Search code examples
pythonkerasneural-networkspiral

Spiral problem, why does my loss increase in this neural network using Keras?


I'm trying to solve the spiral problem using Keras with 3 spirals instead of 2 using a similar strategy that I used for 2. Problem is my loss is now growing exponentially instead of decreasing with the same parameters I used for 2 spirals (The neural network structure has 3 outputs instead of being binary). I'm not quite sure what could be happening with this issue if anyone could help? I have tried this with various epochs, learning rates, batch sizes.

import numpy as np
import pandas as pd
import matplotlib.pyplot as plt
from sklearn.preprocessing import MinMaxScaler
from tensorflow.keras.optimizers import RMSprop

from Question1.utils import create_neural_network, create_test_data

EPOCHS = 250
BATCH_SIZE = 20


def main():
    df = three_spirals(1000)

    # Set-up data
    x_train = df[['x-coord', 'y-coord']].values
    y_train = df['class'].values

    # Don't need y_test, can inspect visually if it worked or not
    x_test = create_test_data()

    # Scale data
    scaler = MinMaxScaler()
    scaler.fit(x_train)
    x_train = scaler.transform(x_train)
    x_test = scaler.transform(x_test)

    relu_model = create_neural_network(layers=3,
                                       neurons=[40, 40, 40],
                                       activation='relu',
                                       optimizer=RMSprop(learning_rate=0.001),
                                       loss='categorical_crossentropy',
                                       outputs=3)

    # Train networks
    relu_model.fit(x=x_train, y=y_train, epochs=EPOCHS, verbose=1, batch_size=BATCH_SIZE)
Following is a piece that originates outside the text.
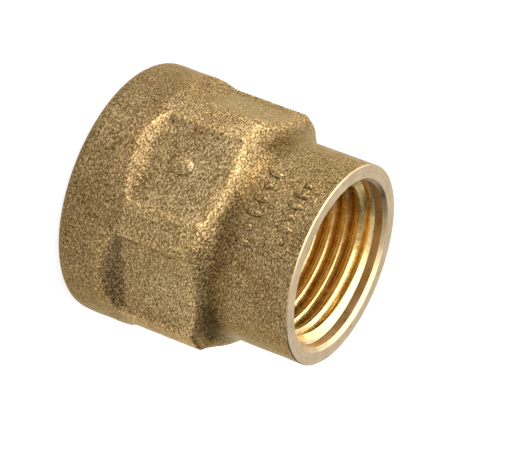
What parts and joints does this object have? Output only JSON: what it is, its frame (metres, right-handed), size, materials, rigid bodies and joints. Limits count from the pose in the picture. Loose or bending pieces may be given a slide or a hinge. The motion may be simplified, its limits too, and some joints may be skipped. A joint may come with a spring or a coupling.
{
  "type": "reducing pipe coupling",
  "caption": "Short forged brass reducing coupling with an internally threaded large end, wrench flats around the middle and an internally threaded small end.",
  "frame": {"origin": "centre of the large end face, which is also the middle of the bottom of the bounding box", "axes": "+Z along the axis from the large end to the small end; +X is the outward normal of one wrench flat"},
  "size_m": [0.0322, 0.0322, 0.0308],
  "materials": {
    "brass": "as forged and blasted outside, machined on the end faces and in the threads"
  },
  "bodies": {
    "root": {"coupling_body": "brass"}
  },
  "joints": []
}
    # Predictions on test data
    relu_predictions = relu_model.predict_classes(x_test)

    models = [relu_model]
    test_predictions = [relu_predictions]

    # Plot
    plot_data(models, test_predictions)

And here is the create_neural_network function:

def create_neural_network(layers, neurons, activation, optimizer, loss, outputs=1):
    if layers != len(neurons):
        raise ValueError("Number of layers doesn't much the amount of neuron layers.")

    model = Sequential()

    for i in range(layers):
        model.add(Dense(neurons[i], activation=activation))

    # Output
    if outputs == 1:
        model.add(Dense(outputs))
    else:
        model.add(Dense(outputs, activation='softmax'))

    model.compile(optimizer=optimizer,
                  loss=loss)

    return model

Solution

  • I have worked it out, for the output data it isn't like a binary classification where you only need one column. For multi classification you need a column for each class you want to classify...so where I had y could be 0, 1, 2 was incorrect. The correct way to do this was to have y0, y1, y2 which would be 1 if it fit that specific class and 0 if it didn't.